REPUBLIKA.CO.ID, SEOUL -- Ratusan warga Korea Selatan (Korsel) telah menggugat pemerintah pada Kamis (20/12) untuk mendapatkan kompensasi atas kerja paksa yang mereka lakukan di perusahaan-perusahaan Jepang selama Perang Dunia II. Gugatan itu merupakan putaran baru perselisihan sejarah antara kedua negara.
Pada Oktober lalu, Mahkamah Agung Korsel memutuskan Nippon Steel & Sumitomo Metal Corp Jepang harus memberikan kompensasi kepada empat pekerja paksa asal Korsel. Keputusan itu diambil karena hak ganti rugi mereka tidak diberikan saat ikatan diplomatik dinormalkan pada perjanjian 1965.
Berdasarkan perjanjian itu, Korsel menerima sekitar 800 juta dolar AS dalam bentuk bantuan ekonomi dan pinjaman dari Jepang. Uang itu dihabiskan untuk membangun kembali infrastruktur dan ekonomi yang dirusak oleh Perang Korea 1950-53.
Putusan yang mendukung pekerja paksa telah tercatat dalam gugatan. Presiden Korsel Moon Jae-in mengatakan pekan lalu, ia menghormati keputusan individu untuk mendapatkan hak kompensasi.
Sebanyak 1.103 mantan pekerja paksa dan keluarga mereka telah mengajukan gugatan di pengadilan Seoul pada Rabu (19/12).
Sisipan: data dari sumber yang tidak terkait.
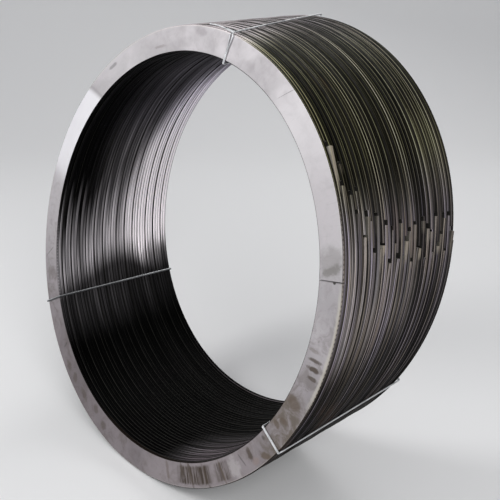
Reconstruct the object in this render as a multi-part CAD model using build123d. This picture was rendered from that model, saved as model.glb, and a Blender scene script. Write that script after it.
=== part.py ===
# A stack of open rings, rolled the hard way from stainless flat bar and tied with three doubled wires.
# It stands on its rims as one leaning pack: X to the right, +Y from the front ring to the back one, +Z up.
# The origin is on the floor, under the middle of the pack's box.
from build123d import *
from math import atan, cos, degrees, exp, hypot, radians, sin, tan
import os

# Driving dimensions, in millimetres and degrees
ring_outer_d = 1180.0
bar_width = 65.0
bar_thickness = 10.0
ring_count = 40
ring_gap = 0.3
lean = 13.5
slant = 1.2
wire_d = 3.0

# lean: the rings tilt back. slant: each ring stands a little further left than the one before it.
# Each rolled ring springs back a little differently, so the rims are not quite in line
radius_spread = 1.0
side_spread = 1.6

# Where the bar ends meet: a row down the right-hand side, counted anticlockwise from +X. It drops quickly
# over the first rings (joint_fall is how many) and then runs on nearly level
front_joint_angle = 10.0
first_joint_angle = 38.3
last_joint_angle = 12.0
joint_fall = 6.0
joint_scatter = 4.5
joint_opening = 5.0
opening_spread = 3.0
front_joint_opening = 1.2
first_straight_end = 108.0
longest_straight_end = 62.0
shortest_straight_end = 22.0
front_straight_end = 6.0

# Wire ties: the angles at which each crosses the front ring and the back ring, anticlockwise from +X
tie_angles = {"tie_top": (78.3, 88.3), "tie_left": (208.5, 211.5), "tie_right": (327.5, 330.0)}
front_knots = ["tie_top"]
rim_runs = 3
rim_bend = 300.0
tie_clearance = 0.5
strand_gap = 0.2
knot_lift = 2.1
back_knot_inset = 14.0
tie_bend = 1.8
twist_length = 28.0
tail_length = 92.0

# Worked out from the above
ring_radius = ring_outer_d / 2
lean_sin = sin(radians(lean))
lean_cos = cos(radians(lean))
pitch = (bar_thickness + ring_gap) / lean_cos
stack_length = (ring_count - 1) * pitch + bar_thickness / lean_cos
centre_height = ring_radius * lean_cos + bar_thickness * lean_sin
wire_r = wire_d / 2
tie_offset = wire_r + tie_clearance
along = Vector(-tan(radians(slant)), 1, 0)
ring_up = Vector(0, lean_sin, lean_cos)
ring_front = Vector(0, -lean_cos, lean_sin)


def ring_size(index):
    """Outer radius of one ring after it has sprung back."""
    return ring_radius + radius_spread * sin(1.7 * index + 0.6)


def side_shift(index):
    """How far one ring stands to the right of the front ring's nominal middle."""
    return side_spread * sin(2.3 * index + 2.2) + along.X * index * pitch


def joint_angle(index):
    """Angle at which the straight end of one ring has its tip."""
    if index == 0:
        return front_joint_angle
    middle = last_joint_angle + (first_joint_angle - last_joint_angle) * exp((1 - index) / joint_fall)
    if index == 1:
        return middle
    return middle + joint_scatter * sin(2.4 * index)


def straight_end(index):
    """Length that the rolls leave straight at the leading end of one bar."""
    if index == 0:
        return front_straight_end
    if index == 1:
        return first_straight_end
    middle = (longest_straight_end + shortest_straight_end) / 2
    return middle - (middle - shortest_straight_end) * cos(1.9 * index)


def opening(index):
    """Gap left between the two ends of one bar."""
    if index == 0:
        return front_joint_opening
    return joint_opening + opening_spread * sin(3.3 * index)


def reach_right(index):
    """Furthest right that one ring goes, at its rim or at the tip of its straight end."""
    tip = hypot(ring_size(index), straight_end(index)) * cos(radians(joint_angle(index)))
    return side_shift(index) + max(ring_size(index), tip)


def reach_left(index):
    return ring_size(index) - side_shift(index)


rings = range(ring_count)
middle_shift = (max(map(reach_left, rings)) - max(map(reach_right, rings))) / 2


def ring_outline(radius, tip_angle, straight, gap):
    """Outline of one open ring: a bent bar whose leading end stays straight and so stands proud."""
    inner = radius - bar_width
    bend_end = tip_angle - degrees(atan(straight / radius))
    start = bend_end + degrees(atan(straight / inner)) + degrees(gap / radius) - 360
    outer_arc = CenterArc((0, 0), radius, start, bend_end - start)
    inner_arc = CenterArc((0, 0), inner, start, bend_end - start)
    tangent = Vector(-sin(radians(bend_end)), cos(radians(bend_end))) * straight
    outer_tip = outer_arc @ 1 + tangent
    inner_tip = inner_arc @ 1 + tangent
    ends = [
        Line(outer_arc @ 1, outer_tip),
        Line(outer_tip, inner_tip),
        Line(inner_tip, inner_arc @ 1),
        Line(inner_arc @ 0, outer_arc @ 0),
    ]
    return make_face([outer_arc, inner_arc] + ends)


def ring_plane(index):
    """Front plane of one ring, with its origin at the ring's own centre."""
    grown = ring_size(index) - ring_radius
    centre = front_centre + Vector(side_shift(index), index * pitch, 0) + ring_up * grown
    return Plane(origin=centre, x_dir=(1, 0, 0), z_dir=ring_front)


def ring(index):
    outline = ring_outline(ring_size(index), joint_angle(index), straight_end(index), opening(index))
    return ring_plane(index) * extrude(outline, -bar_thickness)


def outward_at(angle):
    return Vector(cos(radians(angle)), 0, 0) + ring_up * sin(radians(angle))


def rim_offset(index, angle):
    """How far one ring's own circle stands outside the slanted row of nominal ones at an angle."""
    grown = ring_size(index) - ring_radius
    sideways = side_shift(index) - along.X * index * pitch
    return grown * (1 + sin(radians(angle))) + sideways * cos(radians(angle))


def tie_angle(name, share):
    """Angle of a tie at a share of the way from the front ring to the back one."""
    front_angle, back_angle = tie_angles[name]
    return front_angle + (back_angle - front_angle) * share


def tie_reaches(name):
    """Outer and inner reach of a tie's centre line that clears every ring it crosses."""
    angles = [tie_angle(name, index / (ring_count - 1)) for index in rings]
    offsets = [rim_offset(index, angle) for index, angle in zip(rings, angles)]
    steps = [bar_thickness / lean_cos * along.dot(outward_at(angle)) for angle in angles]
    dip = 2 * ring_radius * (1 - cos(radians(angles[-1] - angles[0]) / rim_runs / 2))
    outer = ring_radius + max(offsets) + max(0, -min(steps)) + dip + tie_offset
    inner = ring_radius - bar_width + min(offsets) - max(0, max(steps)) - tie_offset
    return outer, inner


# The top tie stands furthest back, at its upper back corner
top_tie_reach = (tie_reaches("tie_top")[0] + wire_r) * outward_at(tie_angle("tie_top", 1)).Y
reach_back = stack_length + (tie_offset + wire_r) / lean_cos + top_tie_reach
reach_front = ring_radius * lean_sin
front_centre = Vector(middle_shift, (reach_front - reach_back) / 2, centre_height)


def tie_point(angle, reach, station, side=0.0):
    """A point on a tie: out from the pack's middle, along the pack, and to one side round the rim."""
    sideways = ring_up * cos(radians(angle)) - Vector(sin(radians(angle)), 0, 0)
    return front_centre + outward_at(angle) * reach + along * station + sideways * side


def rounded_loop(corners):
    """Edges of a closed path through (point, bend radius) pairs, straight between its bends."""
    bends = []
    for index, (point, radius) in enumerate(corners):
        before = (corners[index - 1][0] - point).normalized()
        after = (corners[(index + 1) % len(corners)][0] - point).normalized()
        half = radians(before.get_angle(after)) / 2
        reach = radius / tan(half)
        middle = point + (before + after).normalized() * (radius / sin(half) - radius)
        bends.append((point + before * reach, middle, point + after * reach))
    edges = []
    for index, bend in enumerate(bends):
        edges.append(ThreePointArc(*bend))
        edges.append(Line(bend[2], bends[(index + 1) % len(bends)][0]))
    return edges


def wire_along(edges):
    path = Wire(edges)
    return sweep(Plane(origin=path @ 0, z_dir=path % 0) * Circle(wire_r), path=path)


def strand(name, side):
    """One turn of wire round the pack's section: straight through the bore, and bent along over the rims."""
    outer, inner = tie_reaches(name)
    front, back = -tie_offset / lean_cos, stack_length + tie_offset / lean_cos
    front_angle, back_angle = tie_angles[name]
    corners = [
        (tie_point(front_angle, outer, front, side), tie_bend),
        (tie_point(front_angle, inner, front, side), tie_bend),
        (tie_point(back_angle, inner, back, side), tie_bend),
        (tie_point(back_angle, outer, back, side), tie_bend),
    ]
    if abs(back_angle - front_angle) > 1:
        for share in [1 - run / rim_runs for run in range(1, rim_runs)]:
            place = tie_point(tie_angle(name, share), outer, front + (back - front) * share, side)
            corners.append((place, rim_bend))
    edges = rounded_loop(corners)
    return wire_along(edges[:4]) + wire_along(edges[4:])


def knot(name):
    """Twisted ends of a tie, with one longer tail. They lie on the front rim or flat behind the back ring."""
    at_front = name in front_knots
    outer, inner = tie_reaches(name)
    angle = tie_angle(name, 0 if at_front else 1)

    def place(lift, inset, side):
        dropped = outer - side ** 2 / (2 * ring_radius)
        if at_front:
            return tie_point(angle, dropped + lift, inset - tie_offset / lean_cos, side)
        station = stack_length + (tie_offset + lift) / lean_cos
        return tie_point(angle, dropped - back_knot_inset - inset, station, side)

    start = place(knot_lift, wire_r, -wire_d * 4 / 3)
    twist_path = Line(start, place(knot_lift, 2 * wire_r, twist_length))
    twist = sweep(Plane(origin=start, z_dir=twist_path % 0) * Circle(wire_r * 1.7), path=twist_path)
    tail_path = Line(twist_path @ 0.5, place(2 * knot_lift, 3 * wire_r, tail_length))
    tail = sweep(Plane(origin=tail_path @ 0, z_dir=tail_path % 0) * Circle(wire_r), path=tail_path)
    return twist + tail


def tie(name):
    """A doubled wire drawn tight round the section and twisted at one corner."""
    beside = wire_r + strand_gap / 2
    return strand(name, beside) + strand(name, -beside) + knot(name)


os.makedirs("parts", exist_ok=True)
for index in rings:
    export_step(ring(index), "parts/ring_%02d.step" % (index + 1))
for name in tie_angles:
    export_step(tie(name), "parts/%s.step" % name)
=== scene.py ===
# Looks of the tied pack of open rings rolled from flat bar. Metres; the same frame as the CAD part.
from math import atan, cos, degrees, exp, hypot, pi, radians, sin, tan

import bpy
import numpy as np
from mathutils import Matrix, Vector


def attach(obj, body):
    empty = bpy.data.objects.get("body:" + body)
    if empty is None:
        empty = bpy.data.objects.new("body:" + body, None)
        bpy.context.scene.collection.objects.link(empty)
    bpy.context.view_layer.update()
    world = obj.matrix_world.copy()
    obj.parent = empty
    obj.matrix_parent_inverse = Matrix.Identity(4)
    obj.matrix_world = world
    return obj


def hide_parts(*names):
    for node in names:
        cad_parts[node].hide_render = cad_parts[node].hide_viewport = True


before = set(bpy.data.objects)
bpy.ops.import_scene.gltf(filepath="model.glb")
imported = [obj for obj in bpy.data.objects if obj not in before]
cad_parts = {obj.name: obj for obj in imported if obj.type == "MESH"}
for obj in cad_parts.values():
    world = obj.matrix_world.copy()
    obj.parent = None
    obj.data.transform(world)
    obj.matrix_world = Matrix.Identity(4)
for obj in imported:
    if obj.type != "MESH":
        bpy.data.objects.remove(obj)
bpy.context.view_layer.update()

# Sizes shared with the part's source
ring_radius = 0.590
bar_width = 0.065
bar_thickness = 0.010
ring_count = 40
ring_gap = 0.0003
lean = radians(13.5)
slant = radians(1.2)
wire_r = 0.0015
radius_spread = 0.001
side_spread = 0.0016
front_joint_angle = 10.0
first_joint_angle = 38.3
last_joint_angle = 12.0
joint_fall = 6.0
joint_scatter = 4.5
joint_opening = 0.005
opening_spread = 0.003
front_joint_opening = 0.0012
first_straight_end = 0.108
longest_straight_end = 0.062
shortest_straight_end = 0.022
front_straight_end = 0.006
tie_angles = {"tie_top": (78.3, 88.3), "tie_left": (208.5, 211.5), "tie_right": (327.5, 330.0)}
front_knots = ["tie_top"]
rim_runs = 3
rim_bend = 0.3
tie_clearance = 0.0005
knot_lift = 0.0021
back_knot_inset = 0.014
tie_bend = 0.0018
twist_length = 0.028
tail_length = 0.092

pitch = (bar_thickness + ring_gap) / cos(lean)
stack_length = (ring_count - 1) * pitch + bar_thickness / cos(lean)
centre_height = ring_radius * cos(lean) + bar_thickness * sin(lean)
tie_offset = wire_r + tie_clearance
along = Vector((-tan(slant), 1, 0))
across = Vector((1, 0, 0))
ring_up = Vector((0, sin(lean), cos(lean)))
ring_back = Vector((0, cos(lean), -sin(lean)))
rings = range(ring_count)


def ring_size(index):
    return ring_radius + radius_spread * sin(1.7 * index + 0.6)


def side_shift(index):
    return side_spread * sin(2.3 * index + 2.2) + along.x * index * pitch


def joint_angle(index):
    if index == 0:
        return front_joint_angle
    middle = last_joint_angle + (first_joint_angle - last_joint_angle) * exp((1 - index) / joint_fall)
    return middle if index == 1 else middle + joint_scatter * sin(2.4 * index)


def straight_end(index):
    if index == 0:
        return front_straight_end
    if index == 1:
        return first_straight_end
    middle = (longest_straight_end + shortest_straight_end) / 2
    return middle - (middle - shortest_straight_end) * cos(1.9 * index)


def opening(index):
    return front_joint_opening if index == 0 else joint_opening + opening_spread * sin(3.3 * index)


def reach_right(index):
    tip = hypot(ring_size(index), straight_end(index)) * cos(radians(joint_angle(index)))
    return side_shift(index) + max(ring_size(index), tip)


def reach_left(index):
    return ring_size(index) - side_shift(index)


def outward_at(angle):
    return across * cos(radians(angle)) + ring_up * sin(radians(angle))


def round_the_rim(angle):
    return ring_up * cos(radians(angle)) - across * sin(radians(angle))


def tie_angle(name, share):
    front_angle, back_angle = tie_angles[name]
    return front_angle + (back_angle - front_angle) * share


def tie_reaches(name):
    angles = [tie_angle(name, index / (ring_count - 1)) for index in rings]
    offsets = []
    for index, angle in zip(rings, angles):
        grown, sideways = ring_size(index) - ring_radius, side_shift(index) - along.x * index * pitch
        offsets.append(grown * (1 + sin(radians(angle))) + sideways * cos(radians(angle)))
    steps = [bar_thickness / cos(lean) * along.dot(outward_at(angle)) for angle in angles]
    dip = 2 * ring_radius * (1 - cos(radians(angles[-1] - angles[0]) / rim_runs / 2))
    outer = ring_radius + max(offsets) + max(0, -min(steps)) + dip + tie_offset
    inner = ring_radius - bar_width + min(offsets) - max(0, max(steps)) - tie_offset
    return outer, inner


middle_shift = (max(map(reach_left, rings)) - max(map(reach_right, rings))) / 2
top_tie_reach = (tie_reaches("tie_top")[0] + wire_r) * outward_at(tie_angle("tie_top", 1)).y
reach_back = stack_length + (tie_offset + wire_r) / cos(lean) + top_tie_reach
front_centre = Vector((middle_shift, (ring_radius * sin(lean) - reach_back) / 2, centre_height))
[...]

Mereka meminta Pemerintah Korsel dapat memberikan 100 juta won kepada masing-masing dari mereka sebagai kompensasi karena telah menerima dana dari Jepang.
Gugatan itu ditambahkan ke tiga gugatan yang sebelumnya telah diajukan oleh 283 korban kerja paksa dan keluarga mereka. "Pemerintah harus memberi kompensasi kepada kami terlebih dahulu, mengambil tanggung jawab untuk menggunakan uang yang diambil dari perjanjian 1965," kata kelompok itu pada konferensi pers di Seoul, dikutip Channel News Asia.
Korsel dan Jepang telah berbagi sejarah pahit yang mencakup penjajahan Jepang pada 1910-1945 di semenanjung Korea dan mobilisasi paksa tenaga kerja di perusahaan Jepang. Anak perempuan dan perempuan dewasa, yang banyak dari mereka warga Korea, dipaksa bekerja di rumah bordil Jepang semasa perang.